Эта надгробная речь была опубликована на французском и итальянском языках в 1661 году, в типографии Папской палаты. Хорошо сбалансированное красноречие, покоящееся на ловко выбранных контрастах личности кардинала, и даже выспренность помогает точно понять характер Мазарини: ни одно слово не грешило против истины. Близкий к дому человек — не слуга, а человек, близкий к Дому, к Семье. Он итальянец (римлянин) и француз одновременно: грамоты о подданстве, полученные Мазарини в 1639 году, не были документом о натурализации, то есть о принятии гражданства, подданства (такое понятие в те времена попросту отсутствовало), а просто давали право владеть, покупать, продавать, нанимать и завещать в другой стране.
В совершенно ином стиле и с иными намерениями писалась длинная секретная реляция, адресованная отцу Анджело Биссаро, генералу ордена феатинцев в Сент-Андре-делла-Валле, где она и хранилась больше трех столетий, прежде чем попала в руки господина Даррико, а Мадлен Лорен-Портмер расшифровала и перевела ее с помощью Иды Мейер. Главное достоинство десятистраничного текста заключается в его искренности, острота суждений соседствует с едва уловимым подтекстом. Именно поэтому реляция заслуживает внимания.
Оставив в стороне слова о болезни, бесконечных политических заботах и интригах разных людей, о неутешном горе Анны Австрийской и слезах монарха, отметим, что отец Биссаро использует удивительно изысканные выражения, повествуя о личности Его Преосвященства (так отец Биссаро всегда называет Мазарини, он даже заменяет местоимение «Он» на «Оно»).
Вот как он пишет о религиозных проблемах (мы позволили себе подчеркнуть несколько ключевых слов): «В действительности Его Преосвященство всегда жило во Франции столь достойно и честно, что никто не мог уличить их ни в одном серьезном скандале, даже враги признают это. Однако, вечно занятый политическими и очень важными военными делами, Его Преосвященство не могли уделять достаточно внимания истинным проявлениям набожности, чего требовала от них принадлежность к духовному сословию. И все-таки в глубине души они всегда испытывали твердую веру и уважение к долгу; если было необходимо, Его Преосвященство проявляли твердость духа, укрепляя уважение к Господу и Церкви, в том числе во время Публичной ассамблеи епископов (1660 год), выступив надежным защитником веры против «новаторов» (речь идет о янсенистах), вооружившись силой учения и красноречием и охладив пыл горячих голов, так что все успокоилось».
Отец Биссаро рассказывает, как Мазарини после первого серьезного приступа болезни наотрез отказался от исповеди, «причастия» и евхаристии.

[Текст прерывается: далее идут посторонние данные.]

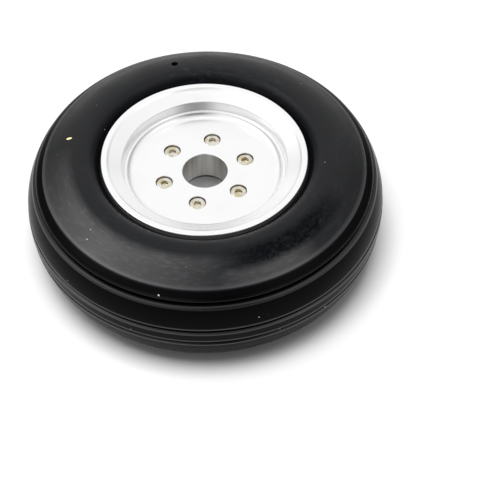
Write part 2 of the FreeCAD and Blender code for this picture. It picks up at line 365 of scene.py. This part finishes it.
def rubberZones(tree, position, cosine, sine, radius, height):
    # where the rubber is worn, rubbed with a painted sheen, dull or shaded, with a painted highlight along
    # the shoulder and painted shade round the bead and in the grooves: each zone is a value from 0 to 1 at
    # every point
    finish = rubberFinish
    ring = (cosine, sine, radius)
    upper = fadeIn(tree, height, *finish["upperHalf"])
    side = fadeOut(tree, radius, *finish["sideEnd"])
    tread = fadeIn(tree, radius, *finish["treadStart"])
    along, across = finish["streakScale"]
    around = joined(tree, times(tree, cosine, along), times(tree, sine, along), times(tree, radius, across))
    streaks = patternNode(tree, around, *finish["streaks"])
    patches = times(tree, patternNode(tree, position, *finish["patches"]), side)
    blotches = patternNode(tree, position, *finish["blotches"])
    # the rubbed bands lie where the sheen falls: partly rubbing, partly a painted sheen of more gloss and a
    # lighter colour
    rubbedAndPaintedSheen = most(tree, *[bandNode(tree, ring, *band) for band in finish["rubbedAndPaintedSheen"]])
    rubbedAndPaintedSheen = times(tree, rubbedAndPaintedSheen, side, upper)
    fromMiddle = mathNode(tree, "ABSOLUTE", height)
    ribEdges = ringsNode(tree, fromMiddle, finish["ribEdges"], *finish["ribEdgeWidth"])
    grooves = ringsNode(tree, fromMiddle, finish["grooveFloors"], *finish["grooveWidth"])
    return {
        "upper": upper,
        "tread": tread,
        "rubbedAndPaintedSheen": rubbedAndPaintedSheen,
        "wornAndPaintedSheen": times(tree, streaks, most(tree, patches, times(tree, rubbedAndPaintedSheen, finish["rubbedSheenShare"]))),
        "dull": times(tree, bandNode(tree, ring, *finish["dull"]), upper, blotches),
        # the ring by the bead, where gloss is taken away as painted shade
        "bead": fadeOut(tree, radius, *finish["beadEnd"]),
        # a painted highlight along the shoulder edge, lighter in colour and glossier
        "shoulder": times(tree, fadeIn(tree, radius, *finish["shoulderStart"]),
                          fadeOut(tree, radius, *finish["shoulderEnd"])),
        "ribEdges": times(tree, ribEdges, fadeIn(tree, radius, *finish["ribStart"])),
        "grooves": times(tree, grooves, tread),
    }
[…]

Его Преосвященство болел восемь месяцев (отек легкого?), уехал в Венсенн, и 9 февраля отец Биссаро получил строжайший приказ «не отходить от него»: «Итак, я прибыл в Венсенн и осведомился о состоянии кардинала; мне сообщили, что Его Преосвященство не спит по ночам и просит читать ему книги о мореплаваниях и необычные истории (вероятно, фантастические приключения)». Добрый священник посоветовал Его Преосвященству религиозные труды, например знаменитую книгу испанского доминиканца Луиса де Гренада, написанную на кастильском языке, ибо кардинал на нем «свободно говорил». Внезапно появился некий феатинец, испанец: он хотел добиться от умирающего права захоронить его сердце в церкви Сент-Анн-Ла-Руаяль, принадлежавшей ордену; кстати, оно туда отправились практически сразу после кончины Мазарини.
Напомним коротко удивительное описание Венсена времен последней болезни Его Преосвященства: здесь были священники из других орденов (в частности, иезуиты), сожалевшие, что не опередили феатинцев; парижские кюре, заявив о своем праве исповедовать умирающих, прислали иезуита Жоли, наспех совершившего богослужение и собравшего епископов. Во дворах замка и в окрестностях стояло множество карет; внутри толпились вельможи и министры, бесстыдно выпрашивавшие бенефицию, должность, денежную «милость», они едва не «придушили» короля и королеву-мать и даже исповедника осаждали просьбами, как только тот выходил из комнаты умирающего… Отец Биссаро добавляет: «Как будто мало было Парижа, досаждавшего своими просьбами, начали приносить письма и записки со всего королевства».